C'est une narration à la première personne, en cinq morceaux dépourvus de chapitres. Elle a un rythme atypique, la présence d'éléments quasi magiques, puisque que l'imaginaire reste le dernier rempart au cynisme pour Talia. D'abord adolescente rêveuse et passive, elle se transforme en jeune femme déterminée et à la conscience aiguë. Certains de ses proches refusent de faire face à cette réalité qu'elle parvient à voir progressivement. Nombre des personnages sont donc quelque part en déni total et résignation rageuse.
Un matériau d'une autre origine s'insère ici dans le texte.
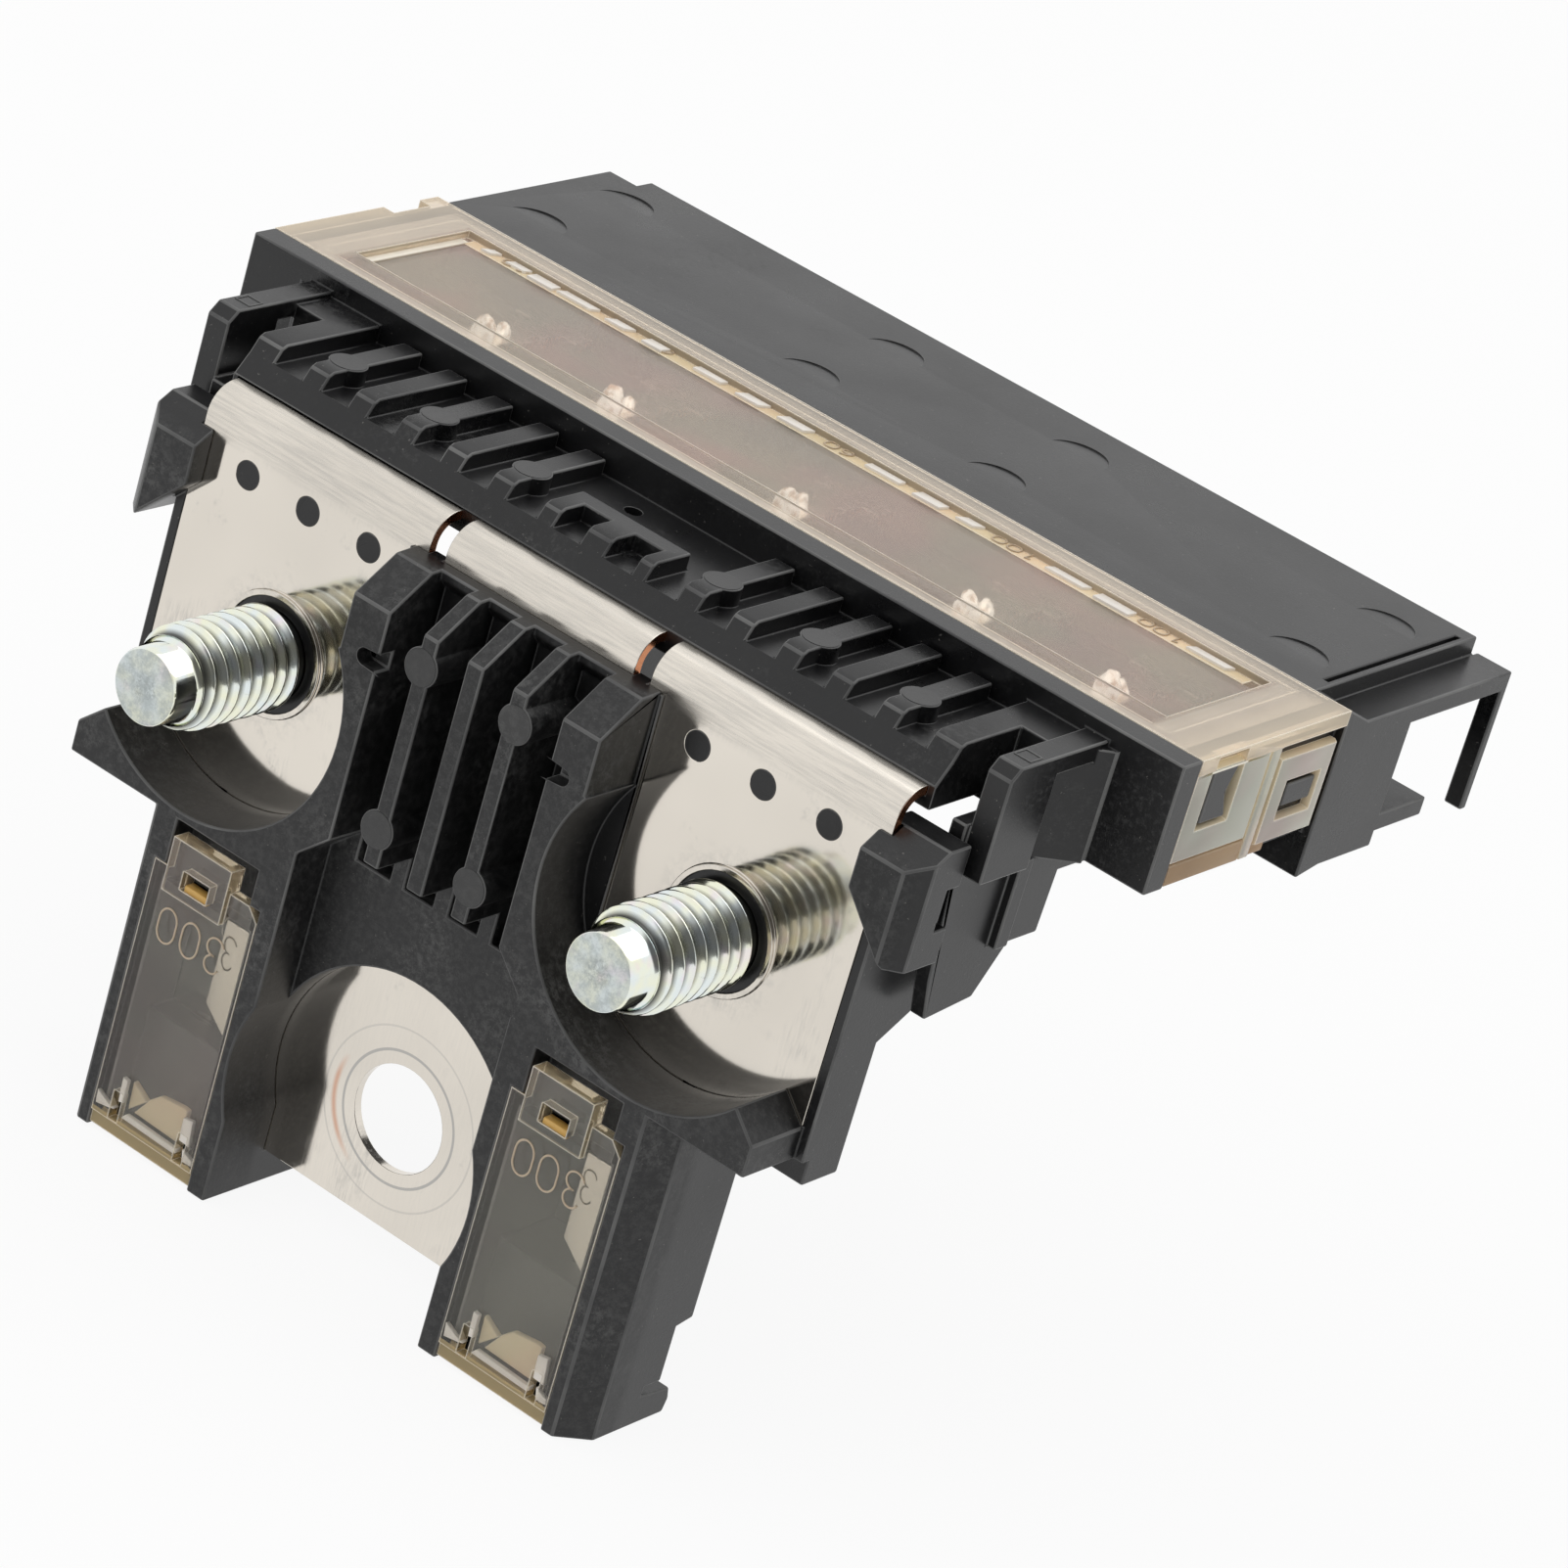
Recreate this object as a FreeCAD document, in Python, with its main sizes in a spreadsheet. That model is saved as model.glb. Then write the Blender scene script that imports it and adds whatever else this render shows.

Ils nous offre le spectre d'une population divisée, qui ont la crainte de perdre leurs rares privilèges ou leurs besoins de base, alors que des abus sont perpétrés contre le pays, parfois par les touristes eux-même, qui font rouler l'économie beaucoup plus qu'ils le croit. La narratrice nous donne aussi bien l'aperçu de ce qui se passe autours d'elle que ce qui croit en elle. Un récit poignant et pourtant poétique, où l'espagnol est présent, merci au lexique de nous en faire les traductions et précisions.



Enfin, vous trouverez des notes de l'autrice, jeune cubaine qui a immigré ici, au Québec, et qui nous offre cette histoire du haut de ses vingt ans, dans la langue de son pays d’accueil. Elle nous livre certains chiffres accablants de son pays, notamment l'exode dangereux qui se poursuit pour les cubains qui affronte la mer. Cuba nous semble, par sa plume, avoir une grande beauté, mais hélas de grosses lacunes politiques. En raison des québecois qui sont très nombreux à profiter des tarifs réduits pour s'offrir un voyage dans un endroit exotique, je trouve là une pertinence supplémentaire à se familiariser avec ce pays. Et aux ados occidentaux, pour qui s'exprimer, choisir et espérer sont possibles, de se rendre compte que ce sont là des privilèges dont ne jouissent que peu d'entre eux, dans le monde.



Pour un lectorat à parti du premier cycle secondaire, 13 ans+.